Brooklyn Heights’ PS 8 once again has a waiting list for next year’s kindergarten class, despite a controversial rezoning that drastically reduced the area served by the popular elementary school last year.
Parents had hoped the change would stave off overcrowding for at least a few more years, but the city’s hot fix hasn’t weathered the rapid influx of families to the area, according to a local leader.
“It was a band-aid — a patch,” said Community Education Council 13 president David Goldsmith, whose daughter attended PS 8. “Everyone is grappling with the fact that building in Downtown is outrageous and the amount of residential housing in exploding, and that whatever gain PS 8 got was just really temporary.”
The school had its first wait-list-free year in a long while in 2016 after the city cut the area its serves by roughly half, rolling Dumbo and Vinegar Hill into the PS 307 school zone — a move that outraged many prospective PS 8 parents who’d planned on sending their offspring to the Hicks Street school, as well as those at PS 307 who worry that a rush of rich white pupils will dramatically change a school that largely serves minority students.
But the relief was short-lived — this year it has yet again had to relegate 22 pint-sized pupils to purgatory, and they’ll only be eligible to attend if some of the 165 students offered spots elect to seek their schooling elsewhere.
A Department of Education rep attributes the increase to 18 out-of-zone kids who are being grandfathered into the school because they already had older siblings there before the borders changed — and he’s confident things will ease off in the coming years once all of those families pass through the system.
“The number of siblings receiving this priority will decrease in coming years,” said spokesman Will Mantel.

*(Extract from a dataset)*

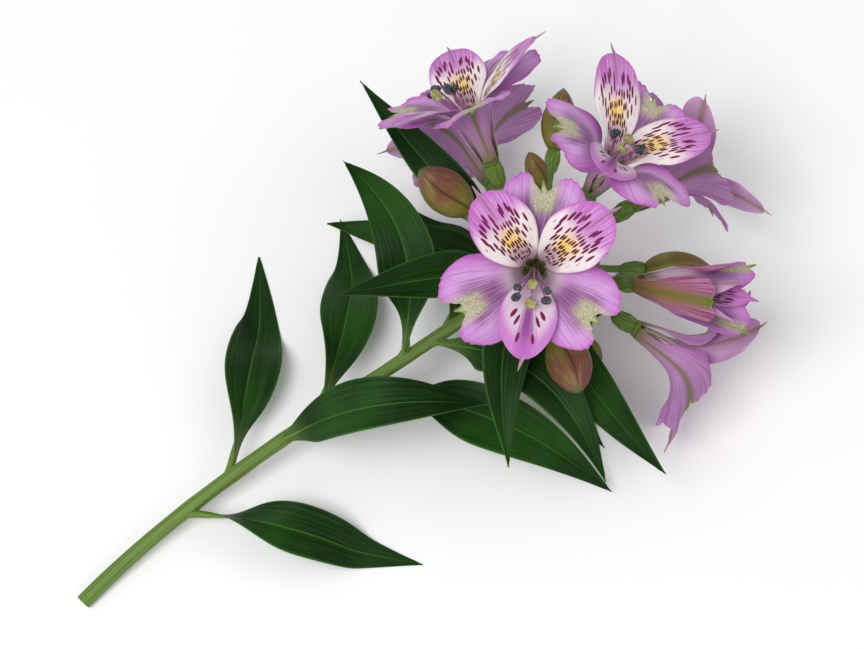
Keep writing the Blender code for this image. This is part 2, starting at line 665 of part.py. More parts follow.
def build():
    clear_scene()
    materials = SimpleNamespace(
        stem=finish("stem_green", (0.19, 0.30, 0.06), 0.45),
        leaf=finish("leaf_green", (0.03, 0.13, 0.03), 0.4),
        outer=finish("outer_lilac", (0.60, 0.33, 0.66), 0.5),
        inner=finish("inner_pale_lilac", (0.72, 0.50, 0.66), 0.5),
        stamens=finish("stamen_grey", (0.20, 0.22, 0.28), 0.6),
        bud=finish("bud_olive", (0.28, 0.28, 0.06), 0.5),
    )
    pieces = []
    draw = random.Random(7)

    stem = main_stem(materials.stem)
    grown = [crown(materials.stem)]
    rays = {}
    for name, bloom in BLOOMS.items():
        rays[name] = Ray(bloom.lean, bloom.round, bloom.reach)
        grown += rays[name].parts(name, materials.stem)
        open_bloom(name, bloom, rays[name].top, materials, pieces)
    rays["bloom_half"] = Ray(HALF_BLOOM.lean, HALF_BLOOM.round, HALF_BLOOM.reach)
    grown += rays["bloom_half"].parts("bloom_half", materials.stem)
    half_bloom("bloom_half", HALF_BLOOM, rays["bloom_half"].top, materials, pieces)

    for name, row in BUDS.items():
        ray = Ray(row.lean, row.round, row.reach - OVARY_LENGTH)
        grown += ray.parts(name, materials.stem, BUD_OVARY)
        pieces.append(bud(name, ray.top, ray.axis, row, materials.bud))
    for name, row in SIDE_BUDS.items():
        split = Fork(rays[row.ray], row.turn, row.reach)
        radii = [RAY_RADIUS * swell for swell in FORK_SWELL]
        grown.append(tube(f"{name}_fork", split.path, radii, RAY_SIDES, materials.stem))
        pieces.append(bud(name, split.path[-1], split.axis, row, materials.bud, SIDE_BUD_SIDES))
        pieces.append(bract(name.replace("bud", "bract"), split, materials.leaf, draw))
    pieces.append(union(stem, grown))
    for v in stem.data.vertices:
        v.co.z = max(v.co.z, 0)

    for name, row in LEAVES.items():
        pieces.append(stem_leaf(name, row, materials.leaf, draw))
    for i, (name, row) in enumerate(COLLAR.items()):
        pieces.append(collar_leaf(name, row, COLLAR_BELOW[i % 2], materials.leaf, draw))

    root = bpy.data.objects.new("alstroemeria", None)
    bpy.context.scene.collection.objects.link(root)
    centre = bottom_centre(pieces)
    for piece in pieces:
        piece.parent = root
    root.location = -centre


build()
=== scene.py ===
# %% [markdown]
# # A cut stem of alstroemeria, dressed
#
# The solid model of the stem is ready, and each of its pieces has the right place and size. This lesson puts
# thin tepals, veined leaves and powdery stamens where those solids are. A flower is made of sheets: a tepal
# and a leaf are flat ones, and a stem, a bud and a filament are sheets rolled into a tube. So one small
# helper shapes nearly all of it, and the rest of the work is in the curves and the colours.

# %% Load the solid model
import math
import random
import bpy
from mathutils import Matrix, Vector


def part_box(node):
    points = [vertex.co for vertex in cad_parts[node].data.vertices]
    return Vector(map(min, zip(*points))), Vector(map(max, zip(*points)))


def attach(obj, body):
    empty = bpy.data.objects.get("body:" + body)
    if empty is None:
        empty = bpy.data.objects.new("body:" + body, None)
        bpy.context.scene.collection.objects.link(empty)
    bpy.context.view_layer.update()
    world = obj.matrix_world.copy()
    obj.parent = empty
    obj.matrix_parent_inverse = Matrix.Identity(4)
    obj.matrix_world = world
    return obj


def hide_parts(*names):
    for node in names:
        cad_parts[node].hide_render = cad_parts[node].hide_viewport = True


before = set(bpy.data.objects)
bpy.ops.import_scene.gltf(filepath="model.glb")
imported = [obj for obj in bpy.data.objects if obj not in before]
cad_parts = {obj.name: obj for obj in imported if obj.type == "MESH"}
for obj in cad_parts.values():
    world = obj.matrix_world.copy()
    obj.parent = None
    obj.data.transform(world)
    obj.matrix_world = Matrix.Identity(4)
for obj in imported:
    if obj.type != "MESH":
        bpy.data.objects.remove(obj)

from types import SimpleNamespace

import bmesh
import bpy
from mathutils import Matrix, Vector

MM = 0.001
UP = Vector((0, 0, 1))
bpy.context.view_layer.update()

# %% [markdown]
# ## Curves that everything shares
#
# A plant has few straight lines. `blend` is a smooth rise from 0 to 1, `hump` swells and fades about a place,
# and `hermite` is a smooth path from one point to another. `around` and `swung` give directions by an angle,
# and `framed` carries a side along a path, so that a tube round it doesn't twist.

# %% Curve helpers
def blend(low, high, x):
    """0 below low, 1 above high, and a smooth rise between."""
    x = min(1.0, max(0.0, (x - low) / (high - low)))
    return x * x * (3 - 2 * x)


def hump(x, width):
    """1 where x is 0, and fading to 0 on both sides."""
    return math.exp(-((x / width) ** 2))


def hermite(start, start_pull, end, end_pull, share):
    a, b, c = share, share**2, share**3
    leaving = (2 * c - 3 * b + 1) * start + (c - 2 * b + a) * start_pull
    return leaving + (3 * b - 2 * c) * end + (c - b) * end_pull


def around(angle):
    """A level direction."""
    return Vector((math.cos(angle), math.sin(angle), 0))


def swung(angle, first, second):
    """The first direction, swung by an angle towards the second."""
    return math.cos(angle) * first + math.sin(angle) * second


def steps(count):
    return [i / count for i in range(count + 1)]


def outline_at(outline, share):
    """A smooth value between the places of an outline, each a share and a value."""
    for (a, low), (b, high) in zip(outline, outline[1:]):
        if share <= b:
            return low + (high - low) * blend(a, b, max(a, share))
    return outline[-1][1]


def framed(points):
    """For each point of a path, two directions across it."""
    found = []
    side = None
    for i in range(len(points)):
        along = (points[min(i + 1, len(points) - 1)] - points[max(i - 1, 0)]).normalized()
        side = side or along.orthogonal().normalized()
        side = (side - side.dot(along) * along).normalized()
        found.append((side, along.cross(side)))
    return found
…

But Goldsmith thinks things will actually get worse due to Downtown development. And even if the city decides to throw money at the problem and erect a whole new elementary school, he said, the benefits wouldn’t be felt for years, so some more immediate solutions are still needed.
“Even if there was a pot of money and they could buy the land and build the buildings, we wouldn’t see these new school buildings for six, seven, or even eight years, so we have to look at this in terms of short-, medium-, and long-term solutions,” he said.
Goldsmith is hopeful those plans are already afoot, however — district Superintendent Barbara Freeman and the city already working to find some short-term solutions, including school co-locations and selling parents on the merits of other schools in the district with more seats, he says.
And it won’t involve blind-siding families with a pre-approved plan like the recent rezoning, he pledged.
“We’re done with the old way of getting things done,” Goldsmith said. “We’re going to have an open process and the planners are going to have discussions way before making proposals.”